#### REQUIREMENT
Copy out precisely the lines beginning at the line that contains "const leaves = planLeaves();" and ending at the line that contains "for node in", including both.

#### DATA SHOWN
+ + + +

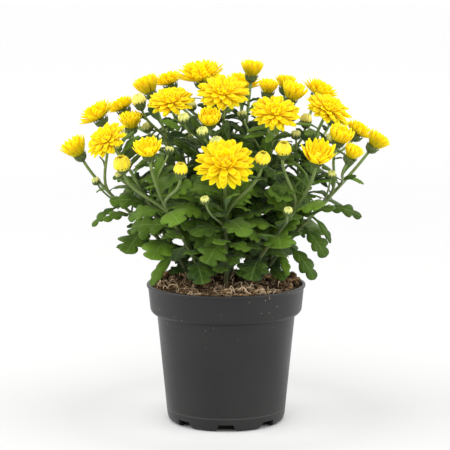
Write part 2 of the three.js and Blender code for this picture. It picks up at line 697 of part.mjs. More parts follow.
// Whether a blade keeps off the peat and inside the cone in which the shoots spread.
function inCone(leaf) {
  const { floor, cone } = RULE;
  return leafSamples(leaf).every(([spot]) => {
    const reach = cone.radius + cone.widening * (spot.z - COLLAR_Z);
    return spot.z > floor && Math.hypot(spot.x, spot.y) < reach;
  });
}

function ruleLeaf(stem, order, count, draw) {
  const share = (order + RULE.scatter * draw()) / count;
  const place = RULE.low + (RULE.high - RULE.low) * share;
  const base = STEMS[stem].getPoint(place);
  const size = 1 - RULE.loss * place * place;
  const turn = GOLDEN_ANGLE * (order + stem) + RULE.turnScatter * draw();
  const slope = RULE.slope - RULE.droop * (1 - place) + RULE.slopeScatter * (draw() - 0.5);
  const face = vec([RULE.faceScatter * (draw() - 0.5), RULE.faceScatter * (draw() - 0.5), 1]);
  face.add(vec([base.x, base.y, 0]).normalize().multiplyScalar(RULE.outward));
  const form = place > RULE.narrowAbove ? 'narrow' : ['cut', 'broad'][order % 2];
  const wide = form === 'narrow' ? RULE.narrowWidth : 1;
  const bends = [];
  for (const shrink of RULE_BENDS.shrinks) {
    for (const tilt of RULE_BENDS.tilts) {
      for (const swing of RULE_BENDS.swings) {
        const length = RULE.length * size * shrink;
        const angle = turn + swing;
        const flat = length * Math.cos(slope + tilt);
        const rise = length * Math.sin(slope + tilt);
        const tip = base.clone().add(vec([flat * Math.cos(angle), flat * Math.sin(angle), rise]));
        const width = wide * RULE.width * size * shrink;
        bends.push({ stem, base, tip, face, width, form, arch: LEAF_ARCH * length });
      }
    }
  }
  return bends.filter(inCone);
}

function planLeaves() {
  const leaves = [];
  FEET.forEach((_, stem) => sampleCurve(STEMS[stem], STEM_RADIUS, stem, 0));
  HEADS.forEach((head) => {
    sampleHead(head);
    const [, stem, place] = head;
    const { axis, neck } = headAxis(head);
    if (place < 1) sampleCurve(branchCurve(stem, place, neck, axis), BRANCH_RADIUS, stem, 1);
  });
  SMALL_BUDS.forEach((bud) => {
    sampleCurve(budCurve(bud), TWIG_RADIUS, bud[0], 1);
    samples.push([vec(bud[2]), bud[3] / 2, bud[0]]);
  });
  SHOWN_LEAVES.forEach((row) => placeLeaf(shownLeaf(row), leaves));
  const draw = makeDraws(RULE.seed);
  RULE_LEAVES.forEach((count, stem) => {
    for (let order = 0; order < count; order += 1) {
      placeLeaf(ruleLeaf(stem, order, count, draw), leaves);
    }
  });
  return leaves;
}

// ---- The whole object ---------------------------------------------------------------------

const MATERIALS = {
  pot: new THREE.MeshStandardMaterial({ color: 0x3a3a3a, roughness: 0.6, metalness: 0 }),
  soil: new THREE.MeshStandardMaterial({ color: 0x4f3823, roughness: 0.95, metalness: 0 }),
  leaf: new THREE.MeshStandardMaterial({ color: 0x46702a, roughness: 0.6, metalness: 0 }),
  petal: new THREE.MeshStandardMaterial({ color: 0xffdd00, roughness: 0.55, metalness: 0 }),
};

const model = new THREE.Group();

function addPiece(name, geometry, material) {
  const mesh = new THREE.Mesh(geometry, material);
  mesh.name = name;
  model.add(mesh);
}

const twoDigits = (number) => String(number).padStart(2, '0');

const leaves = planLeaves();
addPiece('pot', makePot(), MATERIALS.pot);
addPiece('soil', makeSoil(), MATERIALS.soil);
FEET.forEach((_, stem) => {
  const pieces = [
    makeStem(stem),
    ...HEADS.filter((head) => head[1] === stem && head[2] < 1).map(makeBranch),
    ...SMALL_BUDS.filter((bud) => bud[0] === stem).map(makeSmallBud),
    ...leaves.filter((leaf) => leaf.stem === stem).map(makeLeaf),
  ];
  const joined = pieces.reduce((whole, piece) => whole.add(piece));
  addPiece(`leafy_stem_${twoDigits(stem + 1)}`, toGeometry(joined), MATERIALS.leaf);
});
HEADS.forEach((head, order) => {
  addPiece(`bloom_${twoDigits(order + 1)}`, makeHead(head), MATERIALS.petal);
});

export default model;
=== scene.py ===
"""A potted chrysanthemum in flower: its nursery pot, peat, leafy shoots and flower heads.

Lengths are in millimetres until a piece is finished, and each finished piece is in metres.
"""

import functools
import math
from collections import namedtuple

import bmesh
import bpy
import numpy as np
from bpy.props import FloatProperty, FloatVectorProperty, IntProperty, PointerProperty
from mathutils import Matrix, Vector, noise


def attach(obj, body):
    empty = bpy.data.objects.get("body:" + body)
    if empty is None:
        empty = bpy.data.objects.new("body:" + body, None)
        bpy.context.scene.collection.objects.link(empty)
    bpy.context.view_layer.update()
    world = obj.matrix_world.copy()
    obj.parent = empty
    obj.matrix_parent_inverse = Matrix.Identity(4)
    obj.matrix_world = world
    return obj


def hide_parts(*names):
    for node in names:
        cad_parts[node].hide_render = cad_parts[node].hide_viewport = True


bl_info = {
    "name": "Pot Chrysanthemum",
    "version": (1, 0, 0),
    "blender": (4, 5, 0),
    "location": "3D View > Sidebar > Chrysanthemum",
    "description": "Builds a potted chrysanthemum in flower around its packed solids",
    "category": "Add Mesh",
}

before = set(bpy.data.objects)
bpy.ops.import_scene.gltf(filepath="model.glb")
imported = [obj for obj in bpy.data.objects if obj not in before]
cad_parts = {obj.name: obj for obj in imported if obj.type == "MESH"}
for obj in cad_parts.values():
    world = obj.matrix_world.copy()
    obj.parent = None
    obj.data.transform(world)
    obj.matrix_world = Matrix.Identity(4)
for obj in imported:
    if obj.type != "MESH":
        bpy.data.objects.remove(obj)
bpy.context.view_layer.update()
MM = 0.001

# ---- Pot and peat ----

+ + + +

#### ANSWER TO THE EXERCISE
const leaves = planLeaves();
addPiece('pot', makePot(), MATERIALS.pot);
addPiece('soil', makeSoil(), MATERIALS.soil);
FEET.forEach((_, stem) => {
  const pieces = [
    makeStem(stem),
    ...HEADS.filter((head) => head[1] === stem && head[2] < 1).map(makeBranch),
    ...SMALL_BUDS.filter((bud) => bud[0] === stem).map(makeSmallBud),
    ...leaves.filter((leaf) => leaf.stem === stem).map(makeLeaf),
  ];
  const joined = pieces.reduce((whole, piece) => whole.add(piece));
  addPiece(`leafy_stem_${twoDigits(stem + 1)}`, toGeometry(joined), MATERIALS.leaf);
});
HEADS.forEach((head, order) => {
  addPiece(`bloom_${twoDigits(order + 1)}`, makeHead(head), MATERIALS.petal);
});

export default model;
=== scene.py ===
"""A potted chrysanthemum in flower: its nursery pot, peat, leafy shoots and flower heads.

Lengths are in millimetres until a piece is finished, and each finished piece is in metres.
"""

import functools
import math
from collections import namedtuple

import bmesh
import bpy
import numpy as np
from bpy.props import FloatProperty, FloatVectorProperty, IntProperty, PointerProperty
from mathutils import Matrix, Vector, noise


def attach(obj, body):
    empty = bpy.data.objects.get("body:" + body)
    if empty is None:
        empty = bpy.data.objects.new("body:" + body, None)
        bpy.context.scene.collection.objects.link(empty)
    bpy.context.view_layer.update()
    world = obj.matrix_world.copy()
    obj.parent = empty
    obj.matrix_parent_inverse = Matrix.Identity(4)
    obj.matrix_world = world
    return obj


def hide_parts(*names):
    for node in names:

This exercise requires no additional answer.